WHAT THIS TASK INVOLVES:
Copy every line of the following data that includes the string "with".

AVAILABLE RECORDS:
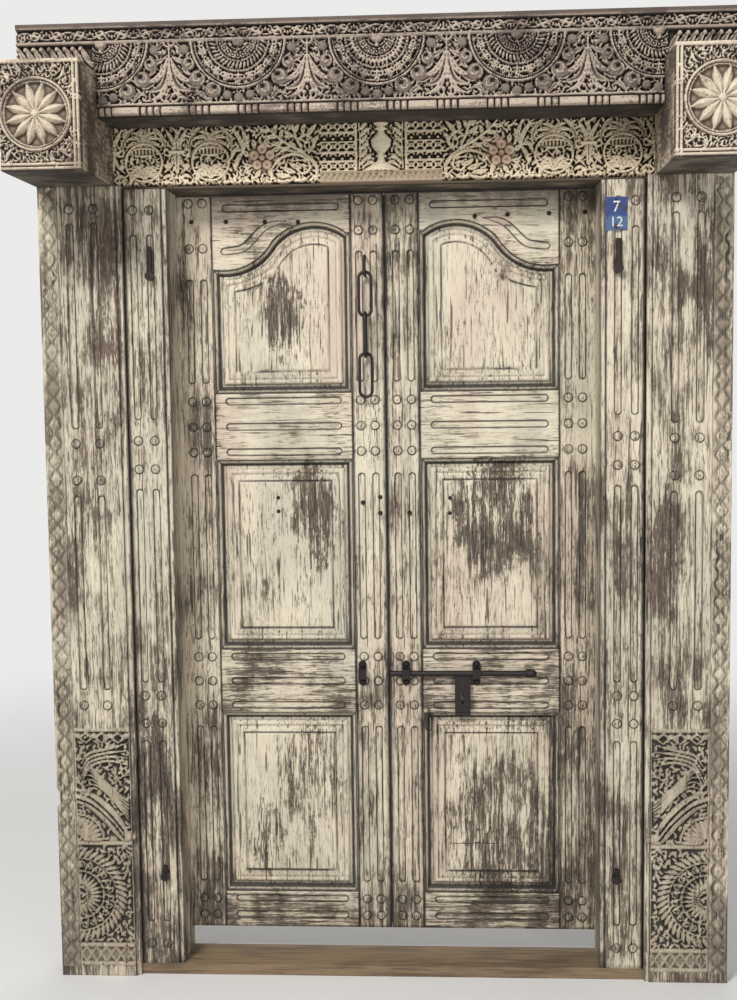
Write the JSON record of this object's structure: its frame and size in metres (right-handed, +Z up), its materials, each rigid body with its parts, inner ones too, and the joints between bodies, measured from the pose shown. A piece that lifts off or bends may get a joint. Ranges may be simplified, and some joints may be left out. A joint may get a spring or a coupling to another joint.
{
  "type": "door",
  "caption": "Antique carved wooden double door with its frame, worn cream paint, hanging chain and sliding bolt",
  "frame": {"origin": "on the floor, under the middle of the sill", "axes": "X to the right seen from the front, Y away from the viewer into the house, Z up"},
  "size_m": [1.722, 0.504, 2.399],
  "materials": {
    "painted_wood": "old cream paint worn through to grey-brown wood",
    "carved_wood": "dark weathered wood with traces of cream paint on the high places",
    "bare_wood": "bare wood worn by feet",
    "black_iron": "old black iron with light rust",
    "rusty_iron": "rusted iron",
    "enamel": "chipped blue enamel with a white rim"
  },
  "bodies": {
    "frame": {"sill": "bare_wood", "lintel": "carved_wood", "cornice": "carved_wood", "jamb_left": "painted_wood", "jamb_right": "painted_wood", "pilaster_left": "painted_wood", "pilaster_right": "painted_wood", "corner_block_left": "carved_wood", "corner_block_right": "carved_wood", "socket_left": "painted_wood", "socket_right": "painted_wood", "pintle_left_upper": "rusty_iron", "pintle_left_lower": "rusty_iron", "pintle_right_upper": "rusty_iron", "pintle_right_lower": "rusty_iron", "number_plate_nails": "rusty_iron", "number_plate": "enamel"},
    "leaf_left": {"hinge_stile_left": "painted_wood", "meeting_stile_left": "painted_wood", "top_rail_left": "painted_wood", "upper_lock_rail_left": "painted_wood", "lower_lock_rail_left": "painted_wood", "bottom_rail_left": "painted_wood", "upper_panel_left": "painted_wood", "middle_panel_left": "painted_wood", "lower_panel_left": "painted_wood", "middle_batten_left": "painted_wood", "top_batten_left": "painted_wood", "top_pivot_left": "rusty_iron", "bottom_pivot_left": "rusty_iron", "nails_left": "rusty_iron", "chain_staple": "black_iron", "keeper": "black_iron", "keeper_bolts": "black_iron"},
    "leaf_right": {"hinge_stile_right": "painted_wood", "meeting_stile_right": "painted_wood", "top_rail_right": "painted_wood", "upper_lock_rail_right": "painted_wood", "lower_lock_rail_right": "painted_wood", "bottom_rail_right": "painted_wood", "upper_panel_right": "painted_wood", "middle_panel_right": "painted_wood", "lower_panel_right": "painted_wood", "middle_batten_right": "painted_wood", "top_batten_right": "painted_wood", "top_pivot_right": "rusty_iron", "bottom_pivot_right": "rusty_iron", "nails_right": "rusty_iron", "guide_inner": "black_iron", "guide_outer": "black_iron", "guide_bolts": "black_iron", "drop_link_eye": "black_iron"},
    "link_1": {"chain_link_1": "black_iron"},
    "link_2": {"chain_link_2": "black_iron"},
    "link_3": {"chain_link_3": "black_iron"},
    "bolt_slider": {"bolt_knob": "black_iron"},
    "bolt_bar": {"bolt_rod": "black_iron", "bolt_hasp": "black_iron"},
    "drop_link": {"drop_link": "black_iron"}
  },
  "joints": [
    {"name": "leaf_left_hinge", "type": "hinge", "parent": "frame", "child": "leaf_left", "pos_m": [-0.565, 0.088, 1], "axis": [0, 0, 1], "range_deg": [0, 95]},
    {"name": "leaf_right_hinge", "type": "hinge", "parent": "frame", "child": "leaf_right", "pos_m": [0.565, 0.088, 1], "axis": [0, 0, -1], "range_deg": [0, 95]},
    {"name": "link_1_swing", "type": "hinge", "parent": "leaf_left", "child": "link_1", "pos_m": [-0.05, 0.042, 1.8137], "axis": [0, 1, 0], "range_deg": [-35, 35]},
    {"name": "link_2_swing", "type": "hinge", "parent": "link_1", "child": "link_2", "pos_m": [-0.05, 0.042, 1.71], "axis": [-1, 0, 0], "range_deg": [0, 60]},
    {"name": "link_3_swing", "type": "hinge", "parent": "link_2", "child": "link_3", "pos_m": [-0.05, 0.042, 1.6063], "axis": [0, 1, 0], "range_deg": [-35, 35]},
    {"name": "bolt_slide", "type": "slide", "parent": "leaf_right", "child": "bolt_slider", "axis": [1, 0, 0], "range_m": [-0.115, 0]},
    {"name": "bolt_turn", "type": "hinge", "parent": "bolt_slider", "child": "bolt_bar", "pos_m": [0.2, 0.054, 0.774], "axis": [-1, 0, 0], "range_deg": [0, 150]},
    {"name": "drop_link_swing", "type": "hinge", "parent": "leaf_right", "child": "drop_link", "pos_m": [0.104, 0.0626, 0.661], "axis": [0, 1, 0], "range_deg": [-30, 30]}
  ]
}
==
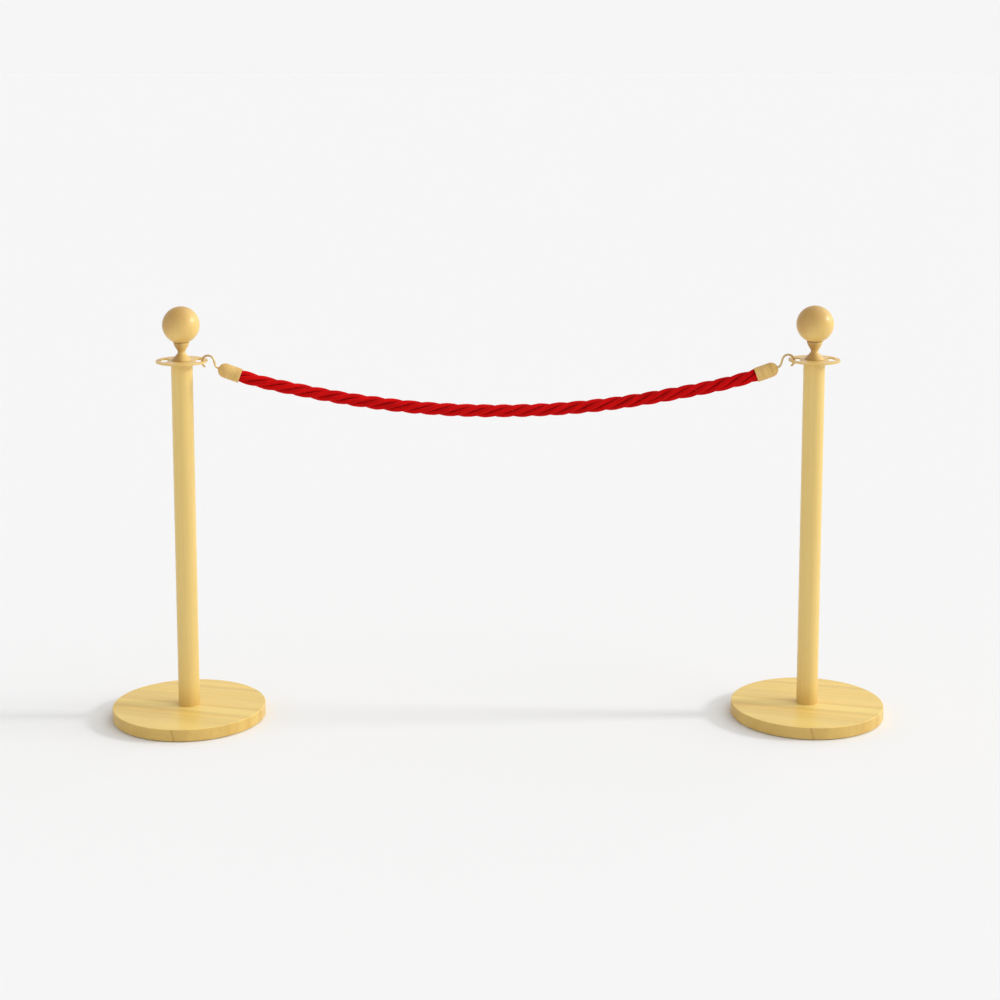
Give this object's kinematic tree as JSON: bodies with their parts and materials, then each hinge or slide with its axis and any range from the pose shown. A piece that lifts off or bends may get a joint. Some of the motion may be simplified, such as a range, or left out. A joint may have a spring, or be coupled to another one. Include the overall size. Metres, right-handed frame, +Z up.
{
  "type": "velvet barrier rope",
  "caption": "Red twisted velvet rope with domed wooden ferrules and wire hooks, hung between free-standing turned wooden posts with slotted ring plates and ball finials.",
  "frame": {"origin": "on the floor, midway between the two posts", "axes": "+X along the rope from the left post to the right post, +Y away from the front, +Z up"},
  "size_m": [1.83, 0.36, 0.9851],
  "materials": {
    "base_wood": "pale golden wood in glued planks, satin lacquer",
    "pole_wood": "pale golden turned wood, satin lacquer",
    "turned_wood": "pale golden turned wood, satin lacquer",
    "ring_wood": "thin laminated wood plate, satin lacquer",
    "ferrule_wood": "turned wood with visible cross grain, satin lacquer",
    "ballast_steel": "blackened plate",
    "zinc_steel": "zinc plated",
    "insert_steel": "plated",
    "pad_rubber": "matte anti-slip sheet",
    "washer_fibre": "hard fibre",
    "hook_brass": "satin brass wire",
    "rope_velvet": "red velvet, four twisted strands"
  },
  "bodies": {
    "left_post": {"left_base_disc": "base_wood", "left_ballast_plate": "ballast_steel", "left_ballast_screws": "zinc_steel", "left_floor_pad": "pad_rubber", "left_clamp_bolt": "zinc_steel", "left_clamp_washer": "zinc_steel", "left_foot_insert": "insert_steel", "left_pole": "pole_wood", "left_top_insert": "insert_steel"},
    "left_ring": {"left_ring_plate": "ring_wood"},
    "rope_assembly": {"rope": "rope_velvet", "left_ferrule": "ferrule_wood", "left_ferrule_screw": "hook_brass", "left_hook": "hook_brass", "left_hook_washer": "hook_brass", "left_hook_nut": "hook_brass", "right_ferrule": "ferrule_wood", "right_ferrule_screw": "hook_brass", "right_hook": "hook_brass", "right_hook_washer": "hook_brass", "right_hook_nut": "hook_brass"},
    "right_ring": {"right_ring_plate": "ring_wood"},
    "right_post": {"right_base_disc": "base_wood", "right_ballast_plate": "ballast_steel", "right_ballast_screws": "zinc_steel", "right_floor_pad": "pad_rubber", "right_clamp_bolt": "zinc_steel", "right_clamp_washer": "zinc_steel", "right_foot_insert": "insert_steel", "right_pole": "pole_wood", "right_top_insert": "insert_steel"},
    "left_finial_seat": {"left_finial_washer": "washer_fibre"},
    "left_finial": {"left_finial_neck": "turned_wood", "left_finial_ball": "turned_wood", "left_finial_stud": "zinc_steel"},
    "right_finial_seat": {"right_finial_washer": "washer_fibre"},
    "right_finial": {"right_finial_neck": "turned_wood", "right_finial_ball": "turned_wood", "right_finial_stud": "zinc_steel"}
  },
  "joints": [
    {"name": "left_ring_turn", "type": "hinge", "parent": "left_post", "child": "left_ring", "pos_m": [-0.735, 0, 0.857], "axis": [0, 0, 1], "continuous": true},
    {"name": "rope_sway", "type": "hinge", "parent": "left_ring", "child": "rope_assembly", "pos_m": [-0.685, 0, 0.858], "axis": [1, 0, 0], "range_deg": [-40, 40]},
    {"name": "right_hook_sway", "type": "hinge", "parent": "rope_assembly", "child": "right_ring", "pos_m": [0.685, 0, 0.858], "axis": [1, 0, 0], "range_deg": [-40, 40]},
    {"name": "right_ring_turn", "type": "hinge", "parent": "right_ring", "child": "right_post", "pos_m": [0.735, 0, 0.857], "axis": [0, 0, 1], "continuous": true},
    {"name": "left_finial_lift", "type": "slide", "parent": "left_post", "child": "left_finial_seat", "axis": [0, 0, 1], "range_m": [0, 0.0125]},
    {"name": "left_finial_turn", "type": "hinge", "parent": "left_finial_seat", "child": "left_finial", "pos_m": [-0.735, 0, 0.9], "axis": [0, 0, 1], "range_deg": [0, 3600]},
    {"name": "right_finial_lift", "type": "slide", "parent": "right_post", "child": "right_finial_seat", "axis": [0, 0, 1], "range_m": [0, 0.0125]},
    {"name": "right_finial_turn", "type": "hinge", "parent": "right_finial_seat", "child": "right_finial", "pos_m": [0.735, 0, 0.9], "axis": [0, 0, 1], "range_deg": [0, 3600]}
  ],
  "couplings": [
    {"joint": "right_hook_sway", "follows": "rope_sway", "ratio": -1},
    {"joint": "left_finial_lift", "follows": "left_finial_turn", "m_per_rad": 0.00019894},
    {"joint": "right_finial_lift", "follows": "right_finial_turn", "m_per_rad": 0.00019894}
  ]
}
--
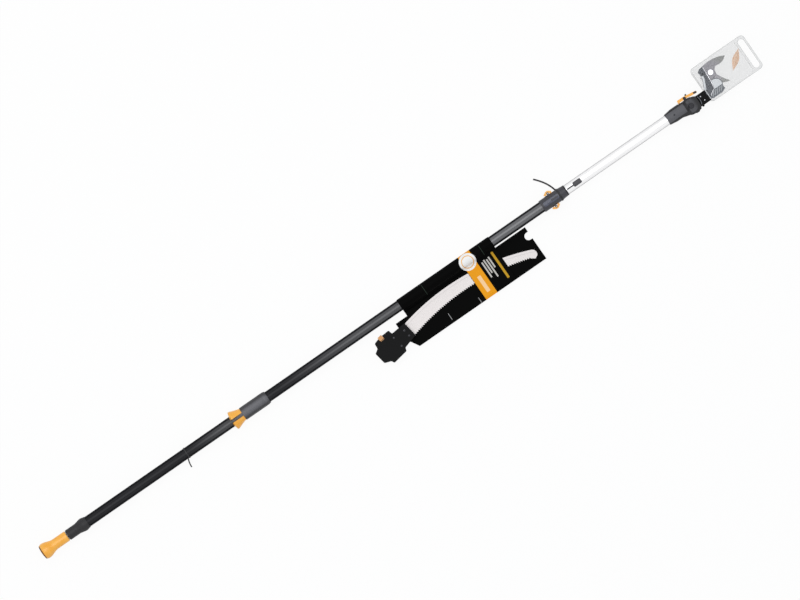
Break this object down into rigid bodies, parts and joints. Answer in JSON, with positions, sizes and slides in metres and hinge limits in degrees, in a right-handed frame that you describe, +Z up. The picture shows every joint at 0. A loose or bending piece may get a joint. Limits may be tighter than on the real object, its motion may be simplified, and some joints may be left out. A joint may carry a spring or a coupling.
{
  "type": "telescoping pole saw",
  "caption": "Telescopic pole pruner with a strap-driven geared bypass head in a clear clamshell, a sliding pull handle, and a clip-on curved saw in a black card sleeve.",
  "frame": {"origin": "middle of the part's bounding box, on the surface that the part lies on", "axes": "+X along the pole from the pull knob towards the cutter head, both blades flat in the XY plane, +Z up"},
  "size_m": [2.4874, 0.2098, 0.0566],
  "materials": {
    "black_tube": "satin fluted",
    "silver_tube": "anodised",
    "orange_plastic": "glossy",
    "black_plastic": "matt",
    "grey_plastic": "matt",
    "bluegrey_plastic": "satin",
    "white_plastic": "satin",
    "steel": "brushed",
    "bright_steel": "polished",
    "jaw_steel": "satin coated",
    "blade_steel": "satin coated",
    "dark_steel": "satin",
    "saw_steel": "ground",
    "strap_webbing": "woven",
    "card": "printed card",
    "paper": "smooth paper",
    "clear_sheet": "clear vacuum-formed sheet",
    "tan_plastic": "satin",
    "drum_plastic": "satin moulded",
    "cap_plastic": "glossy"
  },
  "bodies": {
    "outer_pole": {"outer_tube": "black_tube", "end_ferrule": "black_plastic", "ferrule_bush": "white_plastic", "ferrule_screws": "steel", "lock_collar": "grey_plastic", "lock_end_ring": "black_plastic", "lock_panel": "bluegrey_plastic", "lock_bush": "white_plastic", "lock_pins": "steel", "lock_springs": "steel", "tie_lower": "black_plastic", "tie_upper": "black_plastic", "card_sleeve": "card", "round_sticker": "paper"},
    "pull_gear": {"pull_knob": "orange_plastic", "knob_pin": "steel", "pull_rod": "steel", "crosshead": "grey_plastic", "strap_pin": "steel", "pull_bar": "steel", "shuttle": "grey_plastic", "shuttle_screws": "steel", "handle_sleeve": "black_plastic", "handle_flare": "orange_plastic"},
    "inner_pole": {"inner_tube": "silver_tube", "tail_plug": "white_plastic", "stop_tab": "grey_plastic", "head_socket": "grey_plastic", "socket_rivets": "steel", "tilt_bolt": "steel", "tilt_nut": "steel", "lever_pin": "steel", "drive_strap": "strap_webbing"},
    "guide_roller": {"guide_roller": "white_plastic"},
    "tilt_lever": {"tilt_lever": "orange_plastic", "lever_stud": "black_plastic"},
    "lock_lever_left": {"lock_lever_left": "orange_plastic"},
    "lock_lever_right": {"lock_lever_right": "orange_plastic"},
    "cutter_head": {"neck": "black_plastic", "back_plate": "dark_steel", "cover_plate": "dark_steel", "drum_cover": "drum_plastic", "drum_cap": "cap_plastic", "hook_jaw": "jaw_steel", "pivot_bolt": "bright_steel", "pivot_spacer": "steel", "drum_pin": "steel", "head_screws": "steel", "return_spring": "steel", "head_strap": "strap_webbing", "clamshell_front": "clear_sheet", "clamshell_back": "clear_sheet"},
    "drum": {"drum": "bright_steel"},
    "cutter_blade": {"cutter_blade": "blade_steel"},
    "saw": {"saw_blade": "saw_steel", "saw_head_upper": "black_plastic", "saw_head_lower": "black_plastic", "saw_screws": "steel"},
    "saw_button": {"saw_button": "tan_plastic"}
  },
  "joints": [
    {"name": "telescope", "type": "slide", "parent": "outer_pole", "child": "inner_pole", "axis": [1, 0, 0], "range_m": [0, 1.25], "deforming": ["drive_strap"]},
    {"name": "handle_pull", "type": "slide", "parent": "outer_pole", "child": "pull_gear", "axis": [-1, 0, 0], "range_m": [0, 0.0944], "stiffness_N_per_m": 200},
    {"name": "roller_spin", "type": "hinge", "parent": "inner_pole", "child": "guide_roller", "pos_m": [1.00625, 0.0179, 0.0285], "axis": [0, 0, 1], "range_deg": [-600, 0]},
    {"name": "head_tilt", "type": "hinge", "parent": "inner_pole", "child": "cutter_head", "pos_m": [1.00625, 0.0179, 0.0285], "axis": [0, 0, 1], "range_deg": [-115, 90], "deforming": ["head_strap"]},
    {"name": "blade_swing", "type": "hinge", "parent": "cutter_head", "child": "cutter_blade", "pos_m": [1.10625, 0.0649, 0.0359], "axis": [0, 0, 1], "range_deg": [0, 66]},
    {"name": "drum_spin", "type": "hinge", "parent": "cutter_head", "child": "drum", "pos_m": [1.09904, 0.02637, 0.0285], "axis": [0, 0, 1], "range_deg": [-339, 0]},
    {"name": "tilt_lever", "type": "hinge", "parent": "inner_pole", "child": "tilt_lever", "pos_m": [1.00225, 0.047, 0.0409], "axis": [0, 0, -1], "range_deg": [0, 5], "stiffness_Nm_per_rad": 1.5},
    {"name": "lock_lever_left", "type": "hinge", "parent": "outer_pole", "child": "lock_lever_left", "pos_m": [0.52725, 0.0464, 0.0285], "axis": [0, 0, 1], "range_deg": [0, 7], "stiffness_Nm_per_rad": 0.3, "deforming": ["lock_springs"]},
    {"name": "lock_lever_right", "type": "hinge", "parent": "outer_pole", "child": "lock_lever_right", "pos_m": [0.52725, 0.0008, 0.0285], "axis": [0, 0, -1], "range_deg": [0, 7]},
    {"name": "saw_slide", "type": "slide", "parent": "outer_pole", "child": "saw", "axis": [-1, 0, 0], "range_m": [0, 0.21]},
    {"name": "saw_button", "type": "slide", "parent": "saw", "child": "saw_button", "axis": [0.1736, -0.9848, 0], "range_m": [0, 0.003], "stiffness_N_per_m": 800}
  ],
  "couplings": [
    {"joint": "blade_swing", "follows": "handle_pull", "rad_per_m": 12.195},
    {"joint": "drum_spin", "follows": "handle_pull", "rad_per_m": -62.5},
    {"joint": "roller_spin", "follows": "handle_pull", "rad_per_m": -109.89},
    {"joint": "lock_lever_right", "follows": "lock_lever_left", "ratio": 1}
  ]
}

REPLY TO THE TASK:
Write the JSON record of this object's structure: its frame and size in metres (right-handed, +Z up), its materials, each rigid body with its parts, inner ones too, and the joints between bodies, measured from the pose shown. A piece that lifts off or bends may get a joint. Ranges may be simplified, and some joints may be left out. A joint may get a spring or a coupling to another joint.
  "caption": "Antique carved wooden double door with its frame, worn cream paint, hanging chain and sliding bolt",
    "carved_wood": "dark weathered wood with traces of cream paint on the high places",
    "black_iron": "old black iron with light rust",
    "enamel": "chipped blue enamel with a white rim"
Give this object's kinematic tree as JSON: bodies with their parts and materials, then each hinge or slide with its axis and any range from the pose shown. A piece that lifts off or bends may get a joint. Some of the motion may be simplified, such as a range, or left out. A joint may have a spring, or be coupled to another one. Include the overall size. Metres, right-handed frame, +Z up.
  "caption": "Red twisted velvet rope with domed wooden ferrules and wire hooks, hung between free-standing turned wooden posts with slotted ring plates and ball finials.",
    "ferrule_wood": "turned wood with visible cross grain, satin lacquer",
Break this object down into rigid bodies, parts and joints. Answer in JSON, with positions, sizes and slides in metres and hinge limits in degrees, in a right-handed frame that you describe, +Z up. The picture shows every joint at 0. A loose or bending piece may get a joint. Limits may be tighter than on the real object, its motion may be simplified, and some joints may be left out. A joint may carry a spring or a coupling.
  "caption": "Telescopic pole pruner with a strap-driven geared bypass head in a clear clamshell, a sliding pull handle, and a clip-on curved saw in a black card sleeve.",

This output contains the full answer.